Toutes les énergies renouvelables ne possèdent pas le même profil de production, et ne sont pas à l’heure actuelle toutes aussi modulables.

Pour autant plusieurs types de complémentarité apparaissent lorsqu’on se penche sur les statistiques de production et de consommation.

Les bioénergies produisent un soutien prévisible et stable tout au long de la période. La production éolienne, si elle n’atteint pas des records en ce mois de janvier, participe statistiquement autant à la pointe du soir que le reste du temps à la couverture de la consommation.
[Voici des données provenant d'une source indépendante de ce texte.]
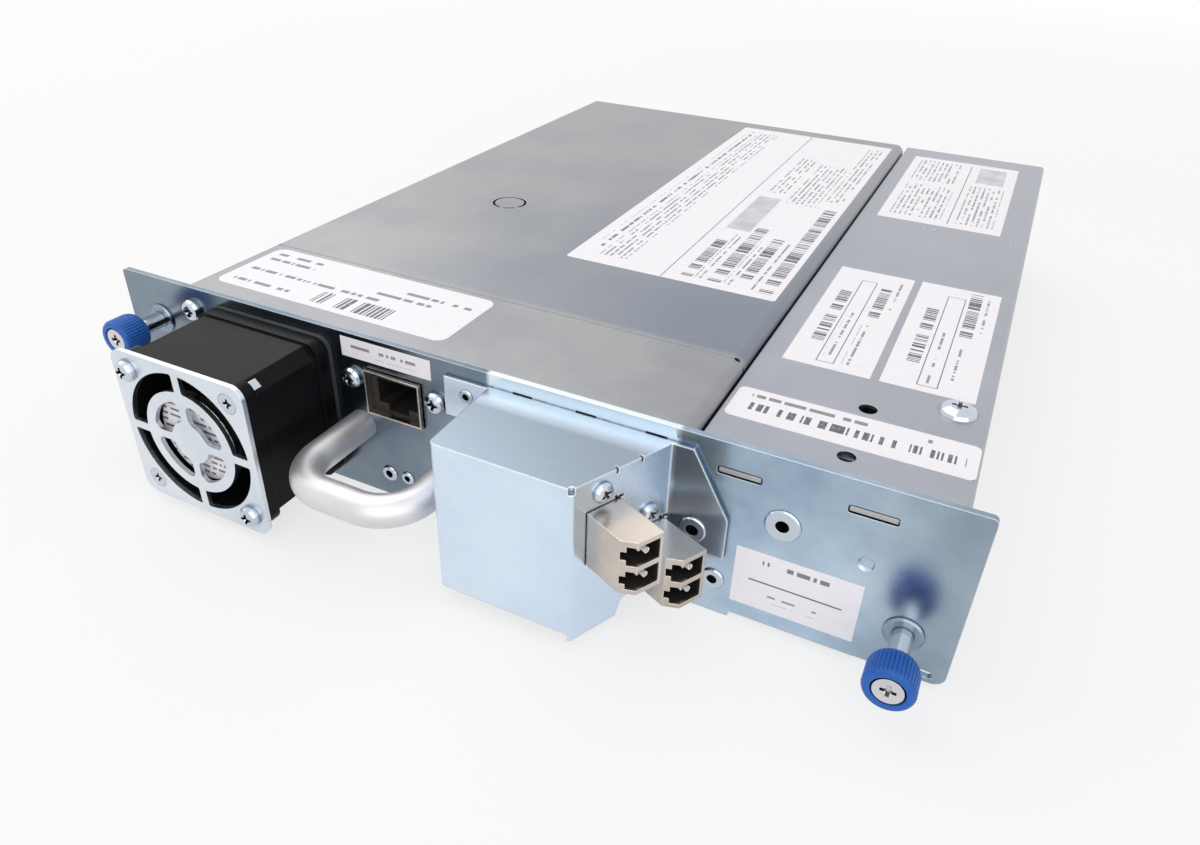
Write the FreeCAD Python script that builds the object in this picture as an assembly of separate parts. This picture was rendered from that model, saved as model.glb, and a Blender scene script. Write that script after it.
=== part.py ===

L’énergie solaire, elle, contribue plus à la couverture de la pointe de la mi-journée. Cette contribution participe à la réduction des besoins sur cette période et incite donc les capacités hydrauliques modulables (centrales lacs) à turbiner moins en milieu de journée. Les capacités hydrauliques participent plus aux heures de pointes, et d’autant plus lors de la pointe de début de soirée.

Les énergies renouvelables ne sont pas toutes modulables, mais leurs profils de production peuvent être soit complémentaire de celui de la consommation, soit complémentaires entre filières. Cette lecture très succincte des données permet de mettre en évidence que la contribution des énergies renouvelables durant les heures de pointes n’est pas moins bonne aux heures de pointes qu’en moyenne sur le mois de janvier, et fait de plus apparaître des complémentarités bénéfiques à l’équilibre du système en moyenne sur ce mois d’hiver.